Keep only the lines from the top of the listing through the one with "spread=0.05, bumpStrength=0.02))", and reproduce them unaltered.

◆ **DATASET SECTION**:
— START —

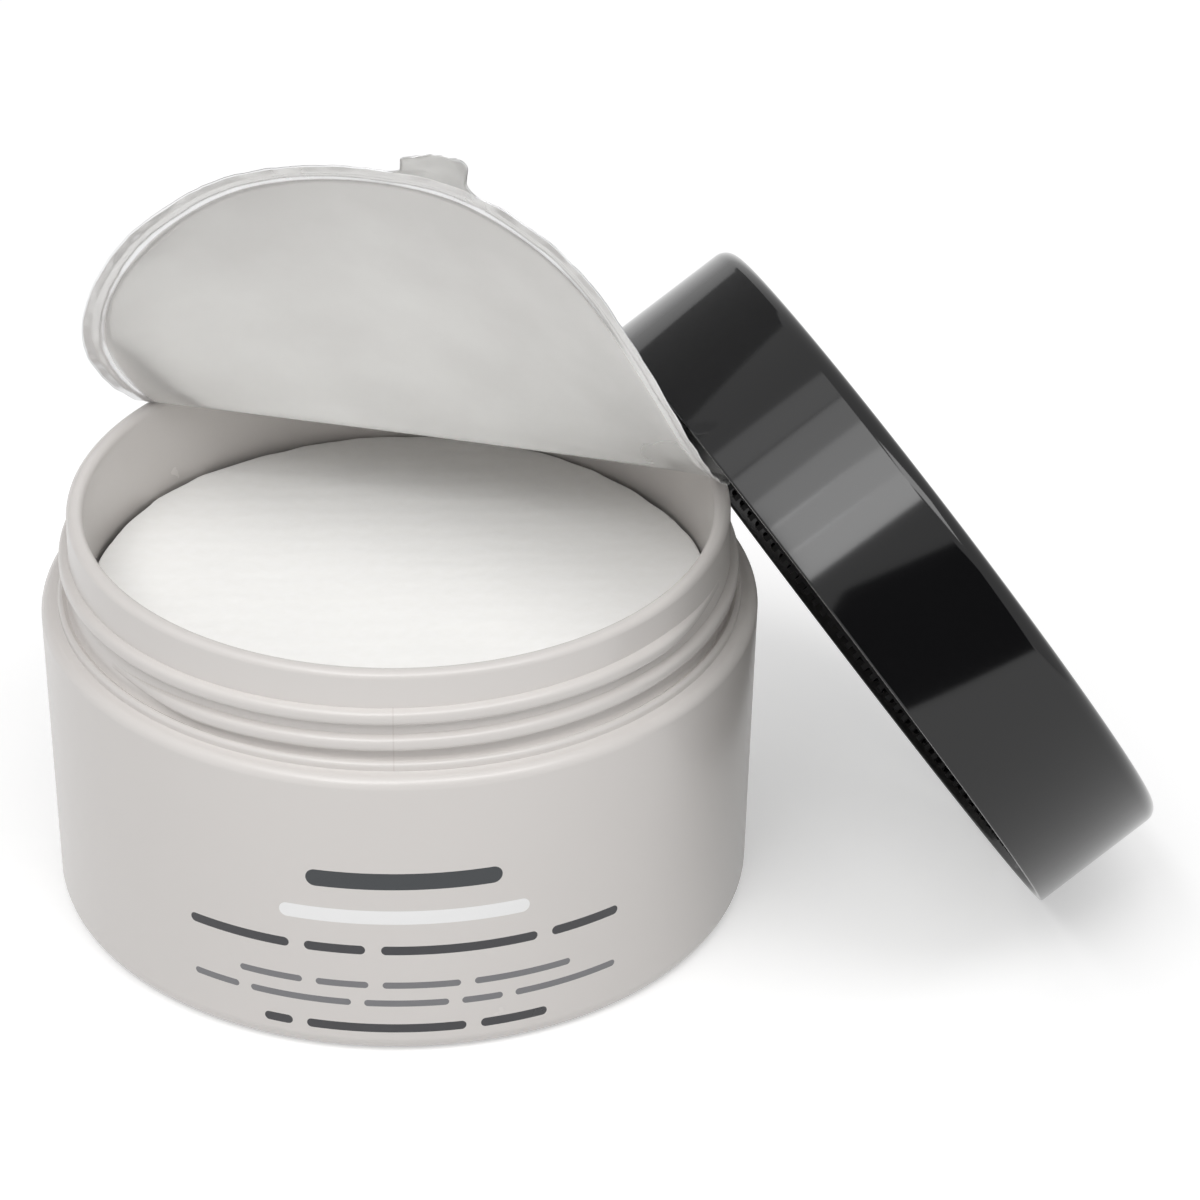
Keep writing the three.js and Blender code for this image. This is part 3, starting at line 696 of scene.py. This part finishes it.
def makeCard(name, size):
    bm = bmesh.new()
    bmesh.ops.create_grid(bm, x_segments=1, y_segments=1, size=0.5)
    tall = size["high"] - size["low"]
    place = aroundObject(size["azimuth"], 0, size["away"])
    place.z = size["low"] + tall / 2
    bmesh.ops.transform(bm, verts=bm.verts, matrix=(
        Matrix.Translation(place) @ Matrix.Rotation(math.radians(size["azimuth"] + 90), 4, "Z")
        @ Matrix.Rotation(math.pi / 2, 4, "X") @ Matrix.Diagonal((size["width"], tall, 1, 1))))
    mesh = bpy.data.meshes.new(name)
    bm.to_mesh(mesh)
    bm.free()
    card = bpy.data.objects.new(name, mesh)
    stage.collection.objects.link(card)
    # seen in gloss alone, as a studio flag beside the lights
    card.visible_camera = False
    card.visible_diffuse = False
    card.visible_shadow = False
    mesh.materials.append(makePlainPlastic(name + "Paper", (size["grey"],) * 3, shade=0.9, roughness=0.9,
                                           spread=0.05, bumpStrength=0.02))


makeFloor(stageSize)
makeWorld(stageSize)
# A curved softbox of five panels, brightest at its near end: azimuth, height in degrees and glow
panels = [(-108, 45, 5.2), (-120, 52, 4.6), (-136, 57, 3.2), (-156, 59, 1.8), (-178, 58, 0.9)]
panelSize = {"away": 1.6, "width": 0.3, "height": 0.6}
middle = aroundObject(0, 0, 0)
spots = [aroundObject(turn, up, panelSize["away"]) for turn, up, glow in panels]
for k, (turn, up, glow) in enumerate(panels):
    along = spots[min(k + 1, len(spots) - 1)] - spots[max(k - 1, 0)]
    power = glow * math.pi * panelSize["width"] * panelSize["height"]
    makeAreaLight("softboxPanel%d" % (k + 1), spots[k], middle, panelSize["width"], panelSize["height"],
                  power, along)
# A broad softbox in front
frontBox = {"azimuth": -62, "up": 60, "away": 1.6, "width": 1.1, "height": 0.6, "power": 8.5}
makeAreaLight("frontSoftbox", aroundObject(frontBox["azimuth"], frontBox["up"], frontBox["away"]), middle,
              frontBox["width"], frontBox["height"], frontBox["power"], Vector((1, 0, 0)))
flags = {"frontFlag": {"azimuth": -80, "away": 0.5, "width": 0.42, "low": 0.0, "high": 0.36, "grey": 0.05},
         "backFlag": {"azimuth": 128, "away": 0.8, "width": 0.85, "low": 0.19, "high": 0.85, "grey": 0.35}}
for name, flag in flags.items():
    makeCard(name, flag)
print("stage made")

— END —

◆ **RESPONSE**:
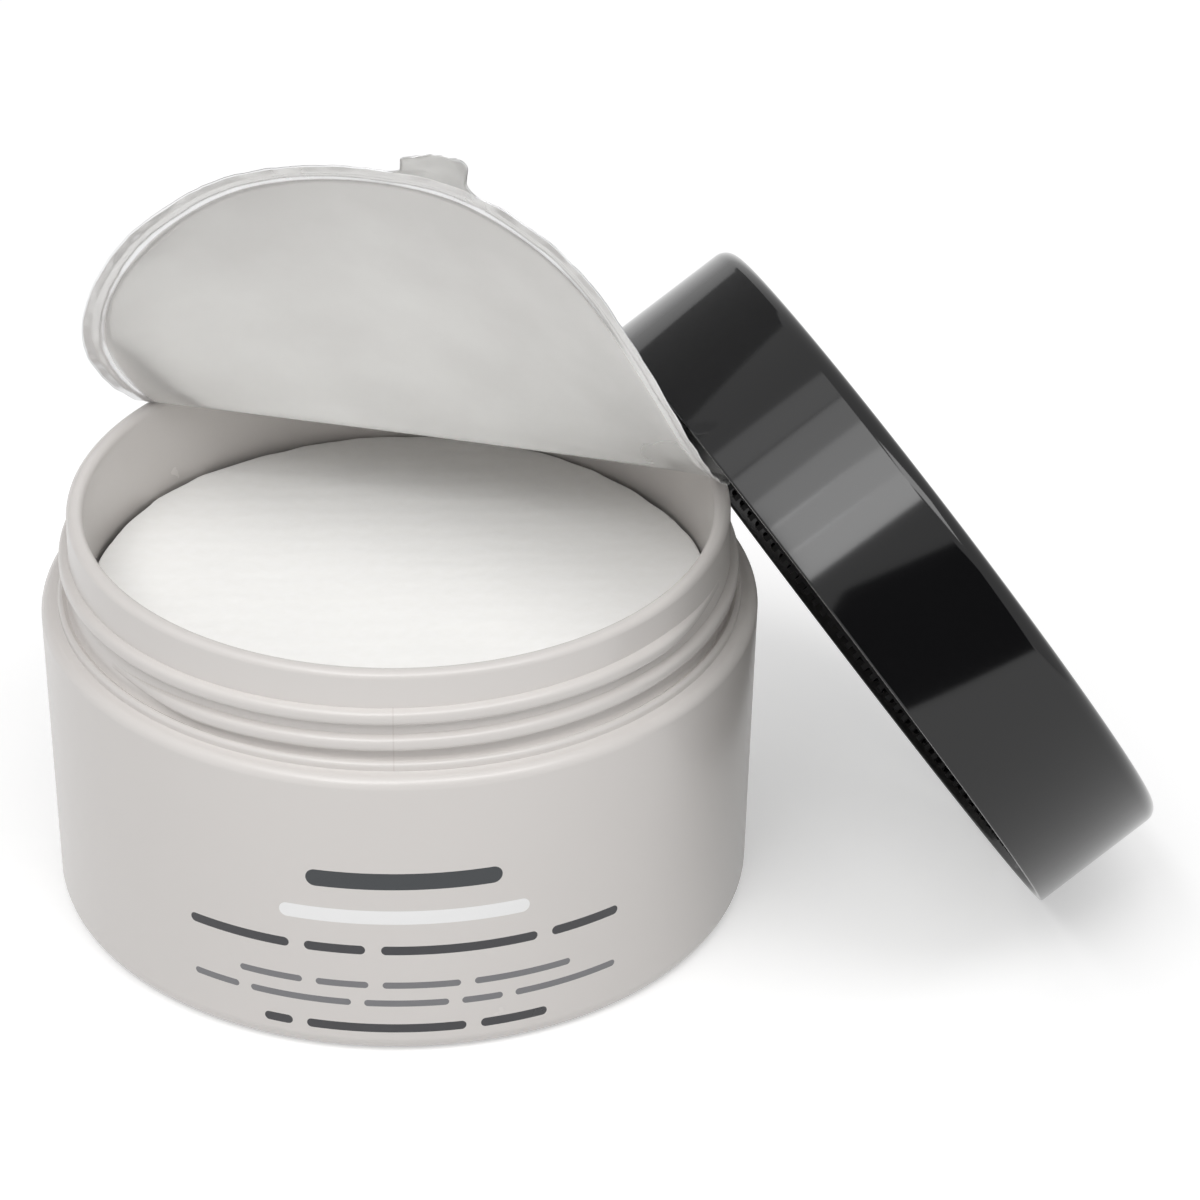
Keep writing the three.js and Blender code for this image. This is part 3, starting at line 696 of scene.py. This part finishes it.
def makeCard(name, size):
    bm = bmesh.new()
    bmesh.ops.create_grid(bm, x_segments=1, y_segments=1, size=0.5)
    tall = size["high"] - size["low"]
    place = aroundObject(size["azimuth"], 0, size["away"])
    place.z = size["low"] + tall / 2
    bmesh.ops.transform(bm, verts=bm.verts, matrix=(
        Matrix.Translation(place) @ Matrix.Rotation(math.radians(size["azimuth"] + 90), 4, "Z")
        @ Matrix.Rotation(math.pi / 2, 4, "X") @ Matrix.Diagonal((size["width"], tall, 1, 1))))
    mesh = bpy.data.meshes.new(name)
    bm.to_mesh(mesh)
    bm.free()
    card = bpy.data.objects.new(name, mesh)
    stage.collection.objects.link(card)
    # seen in gloss alone, as a studio flag beside the lights
    card.visible_camera = False
    card.visible_diffuse = False
    card.visible_shadow = False
    mesh.materials.append(makePlainPlastic(name + "Paper", (size["grey"],) * 3, shade=0.9, roughness=0.9,
                                           spread=0.05, bumpStrength=0.02))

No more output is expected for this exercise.